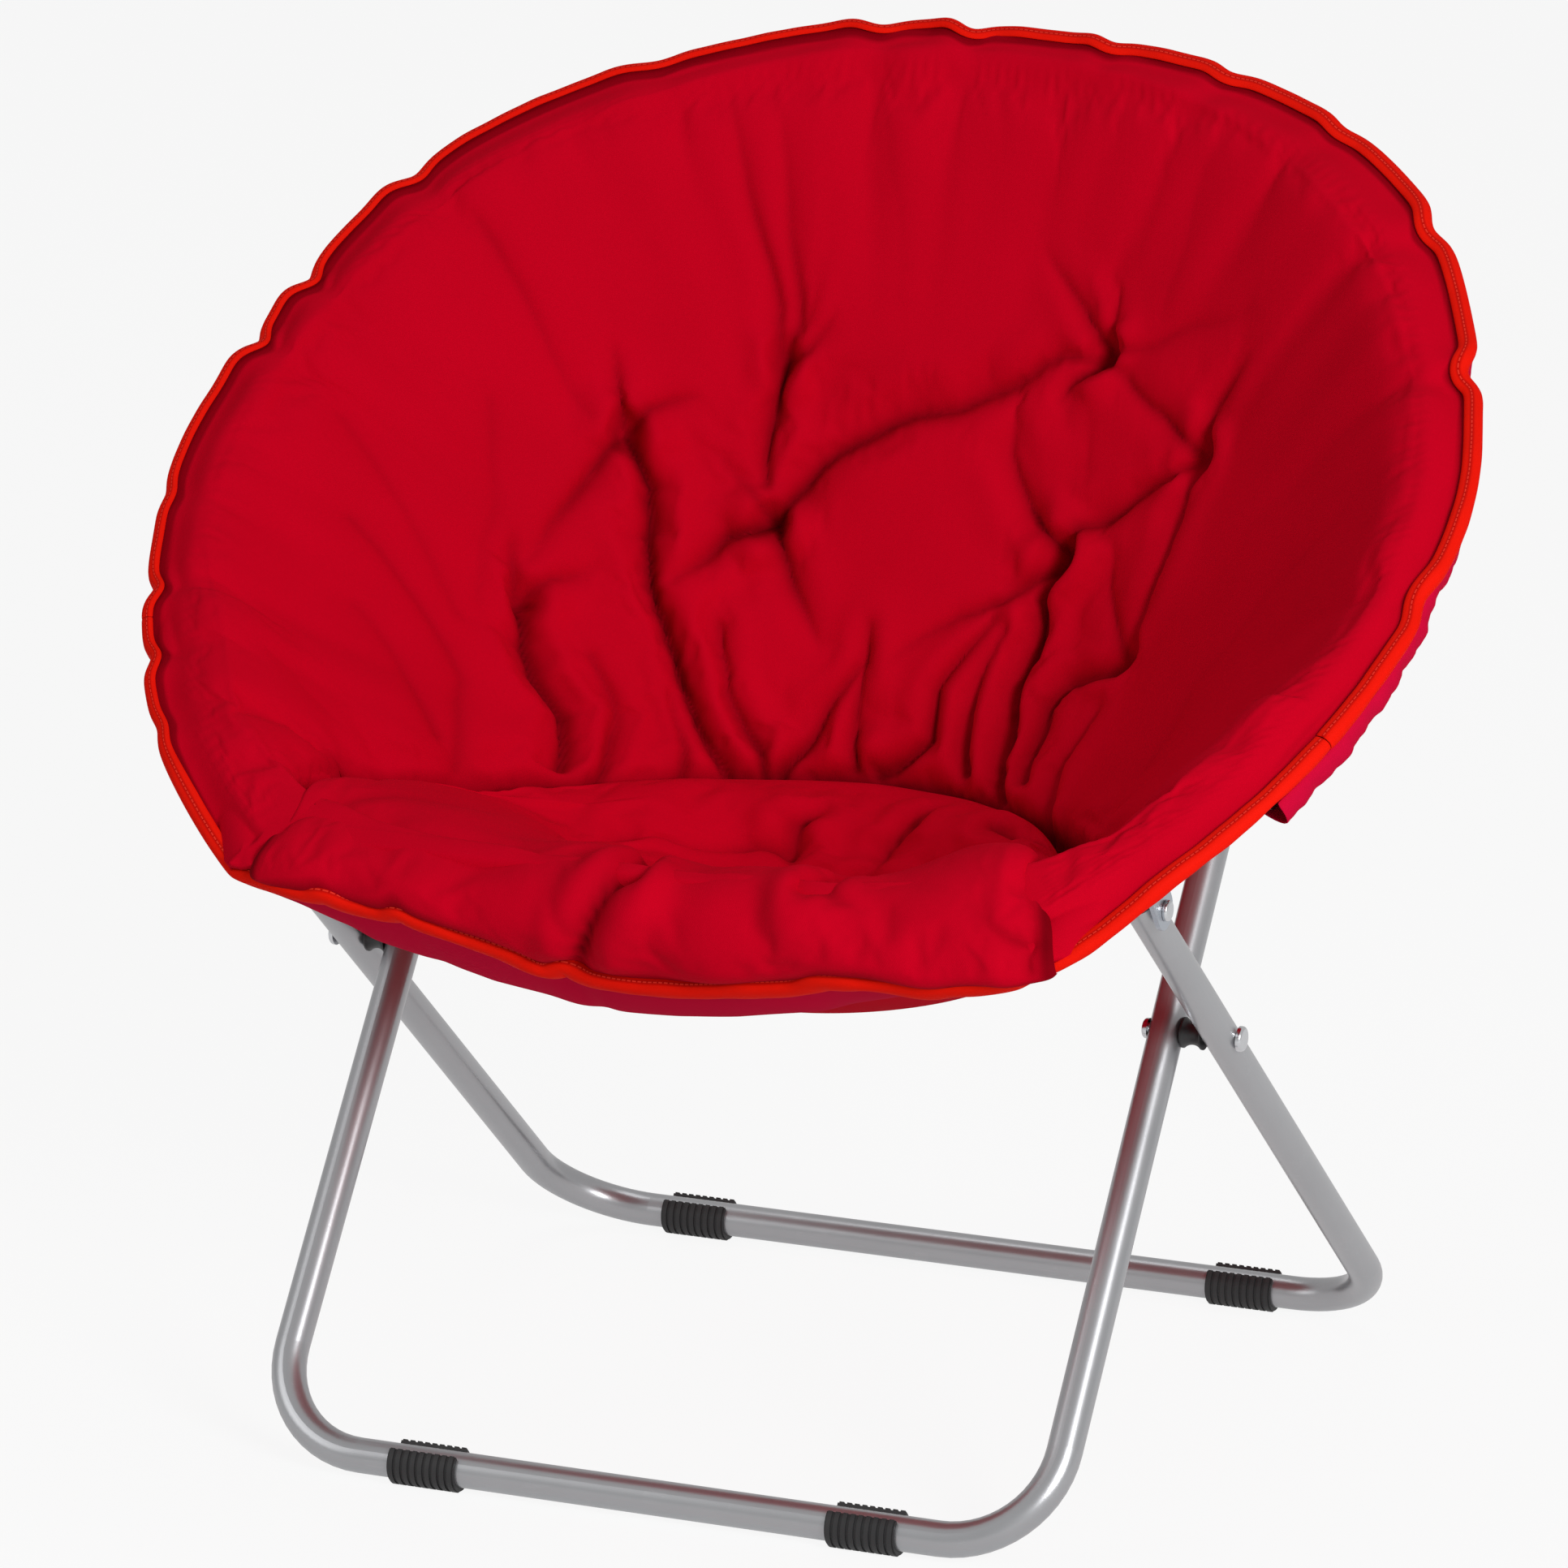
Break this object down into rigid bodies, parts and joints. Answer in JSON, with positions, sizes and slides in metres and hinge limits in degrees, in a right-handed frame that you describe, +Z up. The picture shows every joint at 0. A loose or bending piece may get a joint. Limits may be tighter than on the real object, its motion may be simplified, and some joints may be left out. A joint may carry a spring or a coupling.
{
  "type": "folding saucer chair",
  "caption": "Folding saucer chair: padded round bowl on a hinged tube rim over crossed U-shaped legs, with a padded front roll and ribbed feet.",
  "frame": {"origin": "on the floor, under the middle of the chair's outline", "axes": "+Z up, -Y towards the front, where the legs of the person who sits hang over the roll, +X to the right seen from the front"},
  "size_m": [0.842, 0.6201, 0.8441],
  "materials": {
    "silver_tube": "satin silver-grey powder coat",
    "black_plastic": "matt black moulding",
    "black_rubber": "matt ribbed rubber",
    "zinc_steel": "zinc-plated pressed steel",
    "bright_steel": "bright rivets, bolts and pins",
    "padded_fabric": "soft red brushed polyester over filling",
    "binding_tape": "orange-red woven edge tape",
    "shell_fabric": "crimson woven polyester"
  },
  "bodies": {
    "inner_leg": {"inner_leg": "silver_tube", "inner_leg_plug_left": "black_plastic", "inner_leg_plug_right": "black_plastic", "scissor_bolt_left": "bright_steel", "scissor_bolt_right": "bright_steel", "scissor_spacer_left": "black_plastic", "scissor_spacer_right": "black_plastic", "back_ear_pin_left": "bright_steel", "back_ear_pin_right": "bright_steel", "front_foot_left": "black_rubber", "front_foot_right": "black_rubber"},
    "outer_leg": {"outer_leg": "silver_tube", "outer_leg_plug_left": "black_plastic", "outer_leg_plug_right": "black_plastic", "front_ear_pin_left": "bright_steel", "front_ear_pin_right": "bright_steel", "rear_foot_left": "black_rubber", "rear_foot_right": "black_rubber"},
    "back_rim": {"back_hoop": "silver_tube", "back_hinge_left": "black_plastic", "back_hinge_right": "black_plastic", "back_hinge_pin_left": "bright_steel", "back_hinge_pin_right": "bright_steel", "back_ear_left": "zinc_steel", "back_ear_right": "zinc_steel", "back_pad": "padded_fabric", "back_binding": "binding_tape", "back_pocket": "shell_fabric"},
    "front_rim": {"front_hoop": "silver_tube", "front_hinge_left": "black_plastic", "front_hinge_right": "black_plastic", "front_hinge_pin_left": "bright_steel", "front_hinge_pin_right": "bright_steel", "front_ear_left": "zinc_steel", "front_ear_right": "zinc_steel", "seat_pad": "padded_fabric", "front_roll": "padded_fabric", "front_binding": "binding_tape", "front_pocket": "shell_fabric"}
  },
  "joints": [
    {"name": "scissor_fold", "type": "hinge", "parent": "inner_leg", "child": "outer_leg", "pos_m": [0, -0.069, 0.2836], "axis": [-1, 0, 0], "range_deg": [0, 60]},
    {"name": "back_rim_pivot", "type": "hinge", "parent": "inner_leg", "child": "back_rim", "pos_m": [0, 0.26217, 0.71518], "axis": [1, 0, 0], "range_deg": [0, 21], "deforming": ["back_pad", "back_binding", "back_pocket"]},
    {"name": "front_rim_pivot", "type": "hinge", "parent": "outer_leg", "child": "front_rim", "pos_m": [0, -0.20919, 0.40123], "axis": [-1, 0, 0], "range_deg": [0, 86], "deforming": ["seat_pad", "front_roll", "front_binding", "front_pocket"]}
  ],
  "couplings": [
    {"joint": "back_rim_pivot", "follows": "scissor_fold", "ratio": 0.34714},
    {"joint": "front_rim_pivot", "follows": "scissor_fold", "ratio": 1.4211}
  ]
}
☆ ☆ ☆ ☆ ☆
## REQUIREMENTS
Print the complete listing again, exactly as it stands.

## RESULT
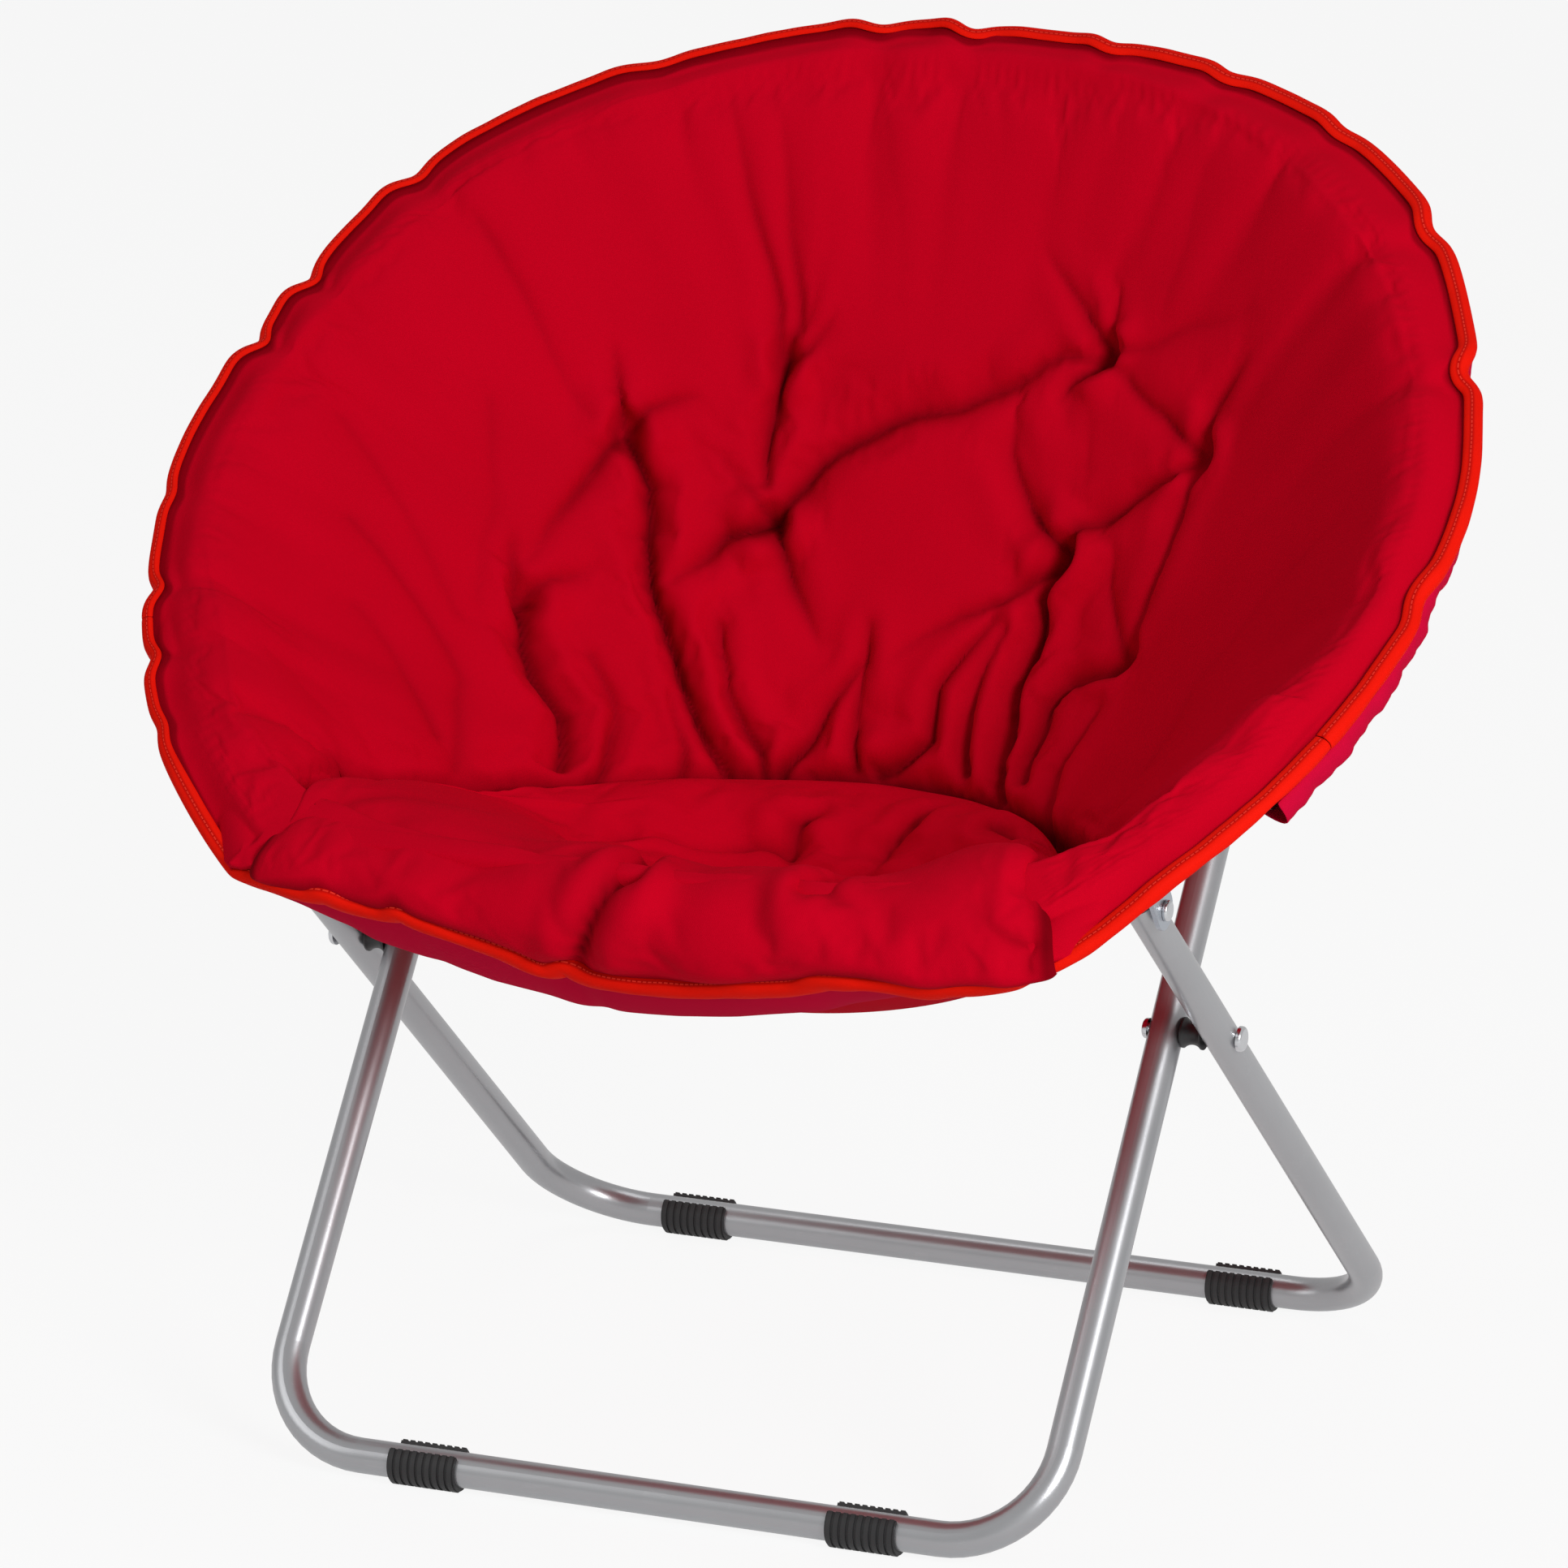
Break this object down into rigid bodies, parts and joints. Answer in JSON, with positions, sizes and slides in metres and hinge limits in degrees, in a right-handed frame that you describe, +Z up. The picture shows every joint at 0. A loose or bending piece may get a joint. Limits may be tighter than on the real object, its motion may be simplified, and some joints may be left out. A joint may carry a spring or a coupling.
{
  "type": "folding saucer chair",
  "caption": "Folding saucer chair: padded round bowl on a hinged tube rim over crossed U-shaped legs, with a padded front roll and ribbed feet.",
  "frame": {"origin": "on the floor, under the middle of the chair's outline", "axes": "+Z up, -Y towards the front, where the legs of the person who sits hang over the roll, +X to the right seen from the front"},
  "size_m": [0.842, 0.6201, 0.8441],
  "materials": {
    "silver_tube": "satin silver-grey powder coat",
    "black_plastic": "matt black moulding",
    "black_rubber": "matt ribbed rubber",
    "zinc_steel": "zinc-plated pressed steel",
    "bright_steel": "bright rivets, bolts and pins",
    "padded_fabric": "soft red brushed polyester over filling",
    "binding_tape": "orange-red woven edge tape",
    "shell_fabric": "crimson woven polyester"
  },
  "bodies": {
    "inner_leg": {"inner_leg": "silver_tube", "inner_leg_plug_left": "black_plastic", "inner_leg_plug_right": "black_plastic", "scissor_bolt_left": "bright_steel", "scissor_bolt_right": "bright_steel", "scissor_spacer_left": "black_plastic", "scissor_spacer_right": "black_plastic", "back_ear_pin_left": "bright_steel", "back_ear_pin_right": "bright_steel", "front_foot_left": "black_rubber", "front_foot_right": "black_rubber"},
    "outer_leg": {"outer_leg": "silver_tube", "outer_leg_plug_left": "black_plastic", "outer_leg_plug_right": "black_plastic", "front_ear_pin_left": "bright_steel", "front_ear_pin_right": "bright_steel", "rear_foot_left": "black_rubber", "rear_foot_right": "black_rubber"},
    "back_rim": {"back_hoop": "silver_tube", "back_hinge_left": "black_plastic", "back_hinge_right": "black_plastic", "back_hinge_pin_left": "bright_steel", "back_hinge_pin_right": "bright_steel", "back_ear_left": "zinc_steel", "back_ear_right": "zinc_steel", "back_pad": "padded_fabric", "back_binding": "binding_tape", "back_pocket": "shell_fabric"},
    "front_rim": {"front_hoop": "silver_tube", "front_hinge_left": "black_plastic", "front_hinge_right": "black_plastic", "front_hinge_pin_left": "bright_steel", "front_hinge_pin_right": "bright_steel", "front_ear_left": "zinc_steel", "front_ear_right": "zinc_steel", "seat_pad": "padded_fabric", "front_roll": "padded_fabric", "front_binding": "binding_tape", "front_pocket": "shell_fabric"}
  },
  "joints": [
    {"name": "scissor_fold", "type": "hinge", "parent": "inner_leg", "child": "outer_leg", "pos_m": [0, -0.069, 0.2836], "axis": [-1, 0, 0], "range_deg": [0, 60]},
    {"name": "back_rim_pivot", "type": "hinge", "parent": "inner_leg", "child": "back_rim", "pos_m": [0, 0.26217, 0.71518], "axis": [1, 0, 0], "range_deg": [0, 21], "deforming": ["back_pad", "back_binding", "back_pocket"]},
    {"name": "front_rim_pivot", "type": "hinge", "parent": "outer_leg", "child": "front_rim", "pos_m": [0, -0.20919, 0.40123], "axis": [-1, 0, 0], "range_deg": [0, 86], "deforming": ["seat_pad", "front_roll", "front_binding", "front_pocket"]}
  ],
  "couplings": [
    {"joint": "back_rim_pivot", "follows": "scissor_fold", "ratio": 0.34714},
    {"joint": "front_rim_pivot", "follows": "scissor_fold", "ratio": 1.4211}
  ]
}